我以為莫言是個比王小波更出色和有力的反諷者。王小波象個寫小說的哲學家和邏輯學家;莫言則是個“老奸巨滑”的小說家,他的反諷借助於描述而非解說,他總是在你猝不及防的時候讓你看見生活猙獰得可笑的麵目。“救救孩子”這個形而上的命題在《白狗秋千架》以形而下的姿態呈現出來。大學教師“我”十年之後返鄉遇見過去的青梅竹馬,那個昔日的女孩已經被生活蝕得麵目全非,嫁了個啞巴一胎生了三個小啞巴。她對曾經有負於自己的“我”隻有一個請求:“我要個會說話的孩子……你答應了就是救了我,你不答應就是害死了我了。有一千條理由,有一萬個借口,你都不要對我說。”作者沒讓“我”說出一句話來,小說至此嘎然而止,隻留下一排省略號。這排省略號就象一排黑漆漆的瞳仁,不懷好意地嘲笑著倫理、道德以及知識分子自五四以來的呐喊。在這個可憐農婦的呐喊麵前,那些慷慨激昂的呐喊是如此、如此的蒼白,蒼白得沒有一絲血色。這一幕依舊發生在高粱地,依舊發生在兩具肉體之間,但發生的不再是爺爺奶奶輩轟轟烈烈的愛情。醇紅的高粱酒醉人的高粱酒變成了一杯無法入口的苦酒。

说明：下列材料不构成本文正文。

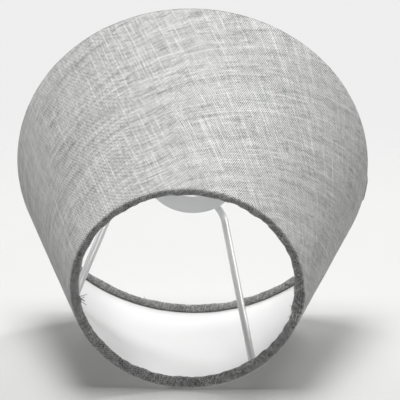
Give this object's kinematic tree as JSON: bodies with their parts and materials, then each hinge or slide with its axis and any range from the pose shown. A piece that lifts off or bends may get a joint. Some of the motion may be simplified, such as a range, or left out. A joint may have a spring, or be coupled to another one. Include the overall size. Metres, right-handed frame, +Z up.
{
  "type": "lamp shade",
  "caption": "Tapered drum lamp shade: woven fabric on a white liner, edges rolled round two wire rings, with a wire spider and fitter disc near the wide end.",
  "frame": {"origin": "on the axis of the shade, at the height of the surface that the wide end stands on", "axes": "+Z up the axis from the wide end to the narrow end; the first arm leaves the disc along +X and meets the top ring 6 degrees from +X, and the lap seam is 167 degrees from +X, both turning towards +Y"},
  "size_m": [0.1998, 0.1998, 0.1388],
  "materials": {
    "linen_weave": "grey slub linen-look weave, matte",
    "liner_plastic": "white translucent liner sheet, satin",
    "adhesive_tape": "thin double-sided tape",
    "ring_wire": "drawn wire",
    "weld_metal": "rough bead",
    "white_enamel": "white powder coat, semi gloss"
  },
  "bodies": {
    "root": {"fabric_cover": "linen_weave", "liner": "liner_plastic", "seam_tape": "adhesive_tape", "base_ring": "ring_wire", "base_ring_weld": "weld_metal", "base_ring_tape": "adhesive_tape", "top_ring": "ring_wire", "top_ring_weld": "weld_metal", "top_ring_tape": "adhesive_tape", "fitter_disc": "white_enamel", "arm_1": "white_enamel", "arm_2": "white_enamel", "arm_3": "white_enamel", "arm_1_ring_weld": "weld_metal", "arm_2_ring_weld": "weld_metal", "arm_3_ring_weld": "weld_metal", "arm_1_disc_weld": "white_enamel", "arm_2_disc_weld": "white_enamel", "arm_3_disc_weld": "white_enamel"}
  },
  "joints": []
}
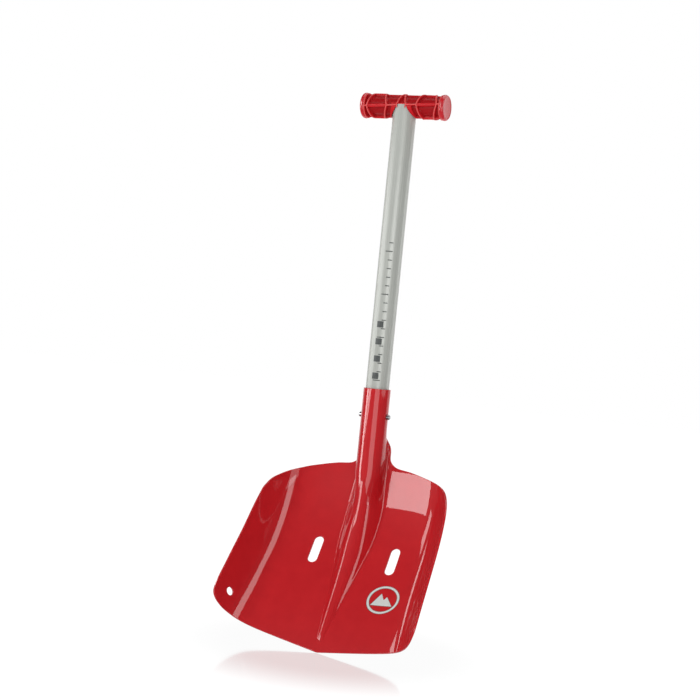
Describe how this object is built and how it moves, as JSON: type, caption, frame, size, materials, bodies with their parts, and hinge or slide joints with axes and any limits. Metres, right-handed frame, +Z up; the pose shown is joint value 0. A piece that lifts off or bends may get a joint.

《豐乳肥臀》則是一壇母愛的苦酒。小說的名字當年招來不少非議,莫言曾苦著臉寫了一篇五千字的文章登在《光明日報》上解釋他為什麽起“豐乳肥臀”這個名字,因為這個詞樸素地表達了繁殖、生命力,也即母性的象征。這部五十萬言的大書,想象瑰奇,文辭粗獷,猶如黃河之水,滾滾東流,一瀉千裏,激情充沛地描繪出了一部中國近百年的曆史滄桑。這樣的題材照理說是最受官方媒體歡迎的,但事實卻相反。這部小說一九九六年獲得首屆“紅河”文學獎,評委之一李銳的評語在我看來最中肯:“在這個傳奇中沒有任何具體的‘事件的真實’,但卻深刻地表達了生命對苦難的記憶,表達了人麵對災難和種種困境不屈的生命力。”關鍵就在於“沒有任何具體的事件的真實”,因為莫言沒有將個人或者家族的曆史放進“偉大、光榮、正確”的參照係裏。作為故事講述者的上官金童是母親與一位外國神甫的結晶,也是母親唯一的兒子,也是母親的希望,然而這個兒子永遠是個長不大的孩子,一個瘋狂的戀乳癖和性無能者。這是個尷尬的“嶄新的文學形象”,而且越是“推敲”越尷尬:那樣一位集諸善於一身的母親,怎麽就養出了這麽個不爭氣的兒子和八個同樣不爭氣的女兒?這樣的兒女能夠繼承母親的愛與力嗎?這些懦弱、自私的兒女們與《喧嘩與騷動》裏康普生家族的後裔倒有得一比。
莫言在“紅河”文學獎的授獎儀式上這樣說:“我狂妄地想在這部書裏藝術地勾勒出我的故鄉高密東北鄉的百年曆史;我真誠地想在這部書裏歌頌母親,歌頌大地,歌頌人民……當然我也激烈地想在這部書裏批判光榮的高密東北鄉背後的落後與愚昧……”他這段一本正經的發言令人莞爾,國務院新聞發言人也不過如此了。還是他早些時候在《紅高粱》裏的幾句話說得實在:“高密東北鄉無疑是地球上最美麗最醜陋、最超脫最世俗、最聖潔最齷齪、最英雄好漢最王八蛋、最能喝酒最能愛的地方。”
莫言的小說出色地表達他自己的“最高指示”。高密東北鄉必將和約克納帕法縣一樣成為著名的“文學地理”,莫言亦將因為高密東北鄉而留在現代文學史。